What the supply chain crisis means for your investments

A shortage of lorry drivers and supply-chain disruption have threatened to leave supermarket shelves empty this Christmas. 

The crisis could also reverse some of the stock-market gains that have come since vaccines forced the pandemic into retreat. But does this mean your investments will suffer, too? Or is it an opportunity? 

The rising cost of basic materials, plus disruption to manufacturing in Asia, has led to a supply-chain crunch. This is compounded in Britain, where companies also face staff shortages. 

Off the shelf: Shortages are a common sight in supermarkets at the moment

Last week, bosses at Tesco and Iceland warned the shortage of HGV lorry drivers could lead to empty shelves this winter. And High Street names from McDonald’s and Greggs to Costa and Nando’s have been hit by food shortages. 

The panic hasn’t been enough to dent the FTSE yet — with Greggs up 8pc on last month, and the FTSE 250 hitting a record high last week. However, forecasters such as the Centre for Economic and Business Research, predict supply chain disruption could see global economic growth fall by one per cent. 

Given the dramatic events of the past 18 months, it’s no surprise markets remain volatile. At their most basic, they are about balancing supply and demand — with prices rising when demand increases. Last year, for the first time in history, policy-makers constrained supply by shutting down much of their economies. 

And as lockdowns lifted, U.S. central bankers printed trillions of dollars to stimulate global demand. This brought a short-term economic boom, as more cash chased fewer goods. This caused disruption in stock markets, including among major FTSE companies. Rising building materials prices, for example, saw shares in housebuilders fall. Barratt, Taylor Wimpey and Persimmon have dropped 5pc, 8pc and 10pc since April. 

In the labour market, the distorting effect of furlough (plus July’s ‘pingdemic’) have left firms short-staffed. The Bank of England is relaxed about these inflationary trends, predicting that costs will return to normal as the economy settles. It’s slightly different when it comes to the shortage of lorry drivers, which some experts fear will cause longer-term ripples. 

The number of HGV drivers has been declining for years, as older drivers exit the profession

The number of HGV drivers has been declining for years, as older drivers exit the profession

The number of HGV drivers has been declining for years, as older drivers exit the profession. Then came a perfect storm, as Covid, Brexit and tax changes (effectively reducing drivers’ take-home pay) combined to make it even more difficult to recruit. The Road Haulage Association is warning that it could lead to higher food prices in order to pay drivers higher wages. 

Though, judging by the recent performance of the FTSE’s supermarkets and retailers, it seems investors aren’t fearing the worst. Morrison’s, Tesco and Sainsbury’s are currently up 6pc, 9pc and 10pc on last month amid takeover rumours — and showing no signs of slowing. It’s a similar story for hospitality, where pub operator Marstons and Premier Inn-owner Whitbread have risen 2pc and 5pc in a month. 

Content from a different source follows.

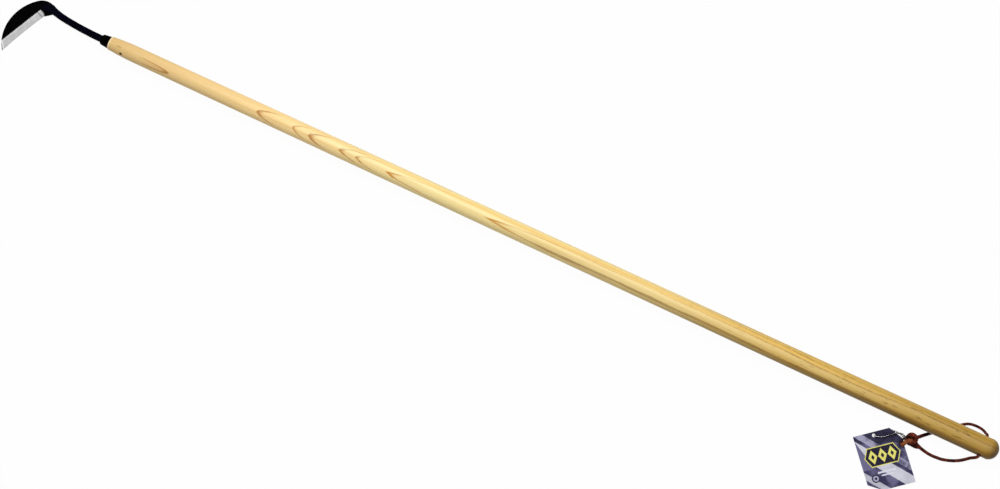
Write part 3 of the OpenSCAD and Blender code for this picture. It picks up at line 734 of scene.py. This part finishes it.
# Hanging lace
# the runs' points are given from the cross hole, and LIE is their height on the floor
LIE = 1.8
NEAR = [(0, 0, AXIS_Z), (0, -7, AXIS_Z), (0, -14.5, AXIS_Z), (-1, -17.4, 17.8), (-3.1, -19, 15.6),
        (-6, -19.8, 12.8), (-9.2, -21, 9.8), (-12.8, -23.2, 6.8), (-17.3, -26.2, 4.2),
        (-22.4, -29.2, 2.6), (-28.5, -32.2, LIE), (-36, -35.2, LIE), (-43.5, -37.4, LIE),
        (-51, -38.2, LIE), (-58.3, -38.6, LIE), (-65.5, -38, LIE), (-72.5, -36.7, 2.2),
        (-78.8, -35.3, 3.2), (-84, -33.8, 4.8), (-88.5, -32.2, 6.6)]
FAR = [(0, 0, AXIS_Z), (0, 7, AXIS_Z), (0, 14.5, AXIS_Z), (-0.8, 17.6, 17.6), (-2.2, 19.4, 14.6),
       (-3.9, 21.2, 11.6), (-6.3, 23.6, 8.6), (-9.6, 25.8, 5.8), (-14, 27.4, 3.5),
       (-19.5, 28, 2.2), (-25.5, 27.6, LIE), (-31.5, 25.6, LIE), (-37.2, 21.8, LIE),
       (-43, 16.8, LIE), (-48.8, 11.7, LIE), (-54.5, 6.6, LIE), (-60, 1.1, LIE), (-65.5, -3.5, LIE),
       (-70.8, -8.1, LIE), (-76, -13, 2.2), (-81, -18.2, 3.6), (-85.2, -23.2, 5.4),
       (-89, -27, 7)]
LACE_TWIST, LACE_WOBBLE = 5.0, 0.09
RUN_STEPS = 8


def lace_run(name, points, node, thick, at_knot, swells):
    """One run of the lace. From the share swells on it widens to at_knot, and rises less."""
    line = spline(from_hole(points), RUN_STEPS)

    def size(share):
        swollen = min(1, max(0, (share - swells) / (1 - swells)))
        more = (at_knot - thick) * swollen * swollen
        return ((thick + more) / MM, (thick + more * 0.6) / MM)
    verts, faces = tube(line, size, LACE_TWIST, LACE_WOBBLE)
    run = piece(name, verts, faces, [LEATHER], "lace_loop")
    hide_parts(node)
    return run, line


near, near_line = lace_run("lace_run_near", NEAR, "lace_near", 4.5, 6.6, 0.78)
far, far_line = lace_run("lace_run_far", FAR, "lace_far", 4.0, 6.0, 0.50)

# Knot and tails
# the doubled lace goes once round as an overhand knot, and its ends come up through the turn
KNOT = (-92.6, -31.0)
KNOT_WOBBLE, KNOT_SEED = 0.04, 7.0
STRAND_STEPS = 6


def coil(radius, heights, start, stop, steps, size):
    """Points on a turn round the knot's middle, in degrees, and from one height to another."""
    points = []
    for step in range(steps + 1):
        share = step / steps
        angle = math.radians(start + (stop - start) * share)
        points.append((KNOT[0] + radius * math.cos(angle), KNOT[1] + radius * math.sin(angle),
                       heights[0] + (heights[1] - heights[0]) * share, *size))
    return points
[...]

Greggs is up 10 per cent — even as it struggles to source chicken. Those numbers remind us why investors should be careful about overreacting to panic headlines. The FTSE often falls on bad news, yet these smaller dips (typically around 2pc or 3pc) often cancel themselves out quickly. Sometimes within the same week. 

Long-term data often shows that investors who try to ‘time the market’ — by buying and selling on short-term movements — make less money in the long-run. 

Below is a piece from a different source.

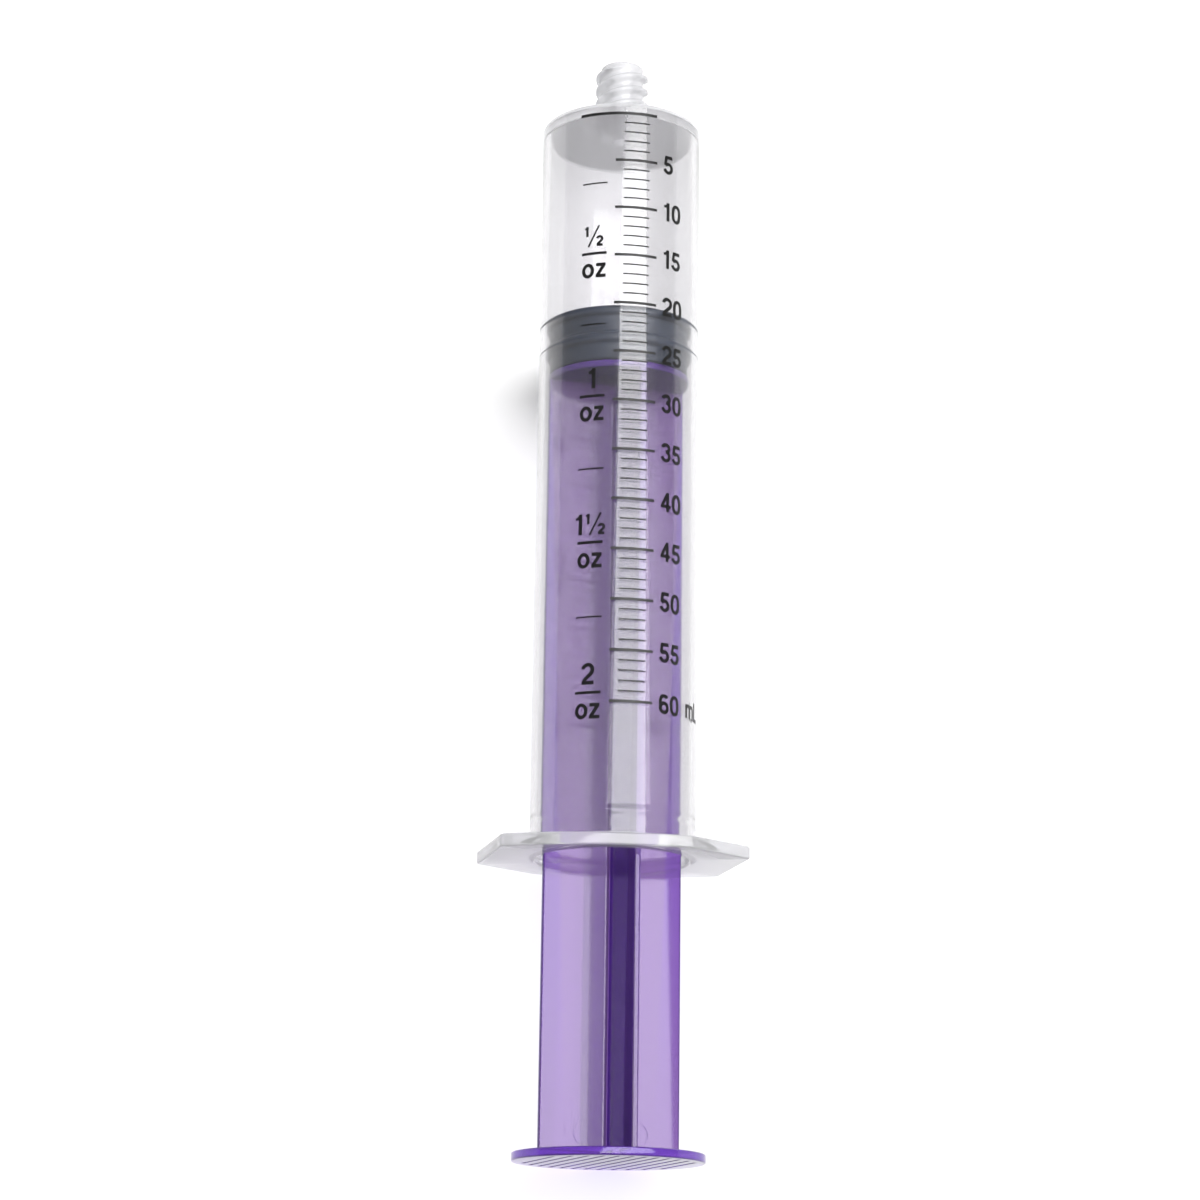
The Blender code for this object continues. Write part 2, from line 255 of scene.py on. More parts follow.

‘Stock markets are driven by news, and food shortage stories are making headlines,’ says Vanguard Asset Management’s James Norton. ‘Food shortages may be worse or less severe than currently anticipated. However, they will be transitory in nature.’ 

Some even see opportunities when shares fall. Look at the popularity of British Airways owner IAG among retail investors. Sector shocks can also provide a chance to assess the diversity of your portfolio, and ensure your money isn’t overly concentrated on any one market. Most retail investment platforms let customers look for different funds by their geographic or sector focus. Investors can also try global funds, which spread their money across several countries. 

These include Fidelity’s Global Special Solutions and Vanguard’s Global Equity Fund. Over five years, the actively-managed funds have turned £10,000 into £19,600 and £20,400 respectively. Other funds are designed to be more defensive, protecting investors’ money in economic turmoil. 

Allianz Strategic Bond Fund, for example, invests in government bonds from major and emerging markets, to produce income even in a downturn. Investors who reinvested the fund’s 2pc dividend would have turned £10,000 into £14,000 in five years. It may provide a useful hedge in an uncertain winter.